Kerusakan ekologi yang berdampak pada keretakan teologis (relasi dengan Allah)
berakar pada cacat moral.
Cacat
moral “berbuah” pada pemanfaatan teknologi manusia yang tidak mengabdi kepada
kebaikan dan keutuhan kehidupan, tetapi terjerat dalam lingkaran negatif ketamakan,
yakni akumulasi harta, eksploitasi alam, ketidakadilan, pemiskinan, kekerasan,
bencana alam, dan ancaman nyata terhadap keberlanjutan hidup manusia dan
ciptaan. Kondisi moral (internal) manusia yang membusuk, menyebar dalam
kebusukan perilaku, sikap dan tindakan yang melawan prinsip-prinsip moral yang
menjadi batu sendi relasi dengan sesama manusia, sesama ciptaan, dan Allah.
Yang
dilupakan dalam karut-marut persoalan ekologis ini adalah kesadaran dan penemuan
diri manusia secara benar, yakni bahwa sejatinya manusia adalah makhluk
ekologis. Ia tercipta dari debu tanah, dihidupi oleh segala sesuatu yang tumbuh
dan hidup dari tanah, sebelum akhirnya ia kembali menjadi debu. “Ia adalah
debu di alas kaki Pencipta,”- kata syair lagu Puasa kristiani.
Karena
terintegrasi dalam keutuhan ciptaan, maka proyek keberlanjutan kehidupan
manusia bergantung mutlak pada keseluruhan sistem hidup dan sinergi alam
ciptaan yang padu apik, sistemik, dinamis, dan integratif. Alam ciptaan, di
mana manusia hanyalah salah satu komponennya, bertahan hidup karena kolerasi
dan sinergi harmonis antara berbagai komponennya.
Namun,
manusia toh lebih dari sekadar itu. Ia berada pada titik simpul dari semua
relasi ekosistem. Ia dapat memperteguh, menjamin, dan menjaga keutuhan ciptaan;
tetapi dia dapat juga menjadi penyebab ambruknya dan tidak berfungsinya “manajemen”

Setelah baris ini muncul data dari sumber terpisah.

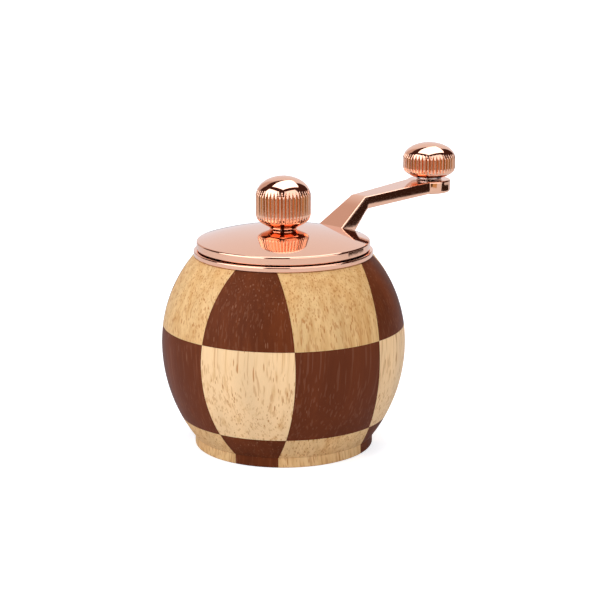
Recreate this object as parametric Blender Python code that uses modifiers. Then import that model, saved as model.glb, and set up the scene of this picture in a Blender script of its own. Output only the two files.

kosmik secara sinergis dan utuh. Itulah yang kini terjadi, alih-alih menyadari
diri sebagai bagian utuh ciptaan (makhluk ekologis), manusia mendaulatkan diri
sebagai penguasa alam ciptaan, merengsek Pencipta ke tepian, dan menegaskan
diri sebagai pengatur.
Kejahatan
itu disebut Yohanes Paulus II, sebagai dosa ekologis. Manusia yang lupa diri lantas
merusak diri dan ciptaan. Debu di alas kaki Pencipta yang ingin menjadi seperti
Pencipta. ***
Sekadar
Penutup: Membaca tulisan yang ditulis pada sembilan tahun lalu itu, menyibak
sedikit demi sedikit akan apa yang terjadi dengan Tuang Peter, orang “Manggarai”
yang hebat dan baik hati itu. Bahwasanya, kita hanyalah debu di alas kaki
Pencipta, kita berasal dari debu tanah, dan akan kembali ke debu tanah. Tuang
Peter telah menampakkan hakikat itu kepada kita dalam sebuah guci kecil berisi
abu jenazahnya, pada beberapa hari lalu itu.
Kendati
itu, seperti yang ia ungkap dalam tulisannya: “Sinisme Kematian”: Kata-kata
selalu terbatas dan tak cukup mengungkapkan isi kehidupan seseorang…selalu
tersisa kebenaran yang mengatakan bahwa manusia itu misteri. Misteri bukan
karena tidak bisa diungkapkan, melainkan karena semakin diungkapkan, semakin
banyak yang masih tidak/belum diketahui.
Kata-kata
dalam “Debu di Alas Kaki Pencipta” tentu saja masih terbatas untuk menemukan apa
yang terjadi dengan Tuang Peter sekaligus terbatas untuk mengungkapkan pribadi
Fransiskan yang baik hati itu. Semoga dalam tulisan berikut, entah di sini atau
di “sana”, saya dan Anda menemukan puzzle-puzzle tentang Tuang Peter: hidup,
kata-kata, karya, dan cita-citanya, dan kemudian merangkainya menjadi satu
bagian utuh. Sekali lagi: Kendati tetap berjumpa dengan titik misteri.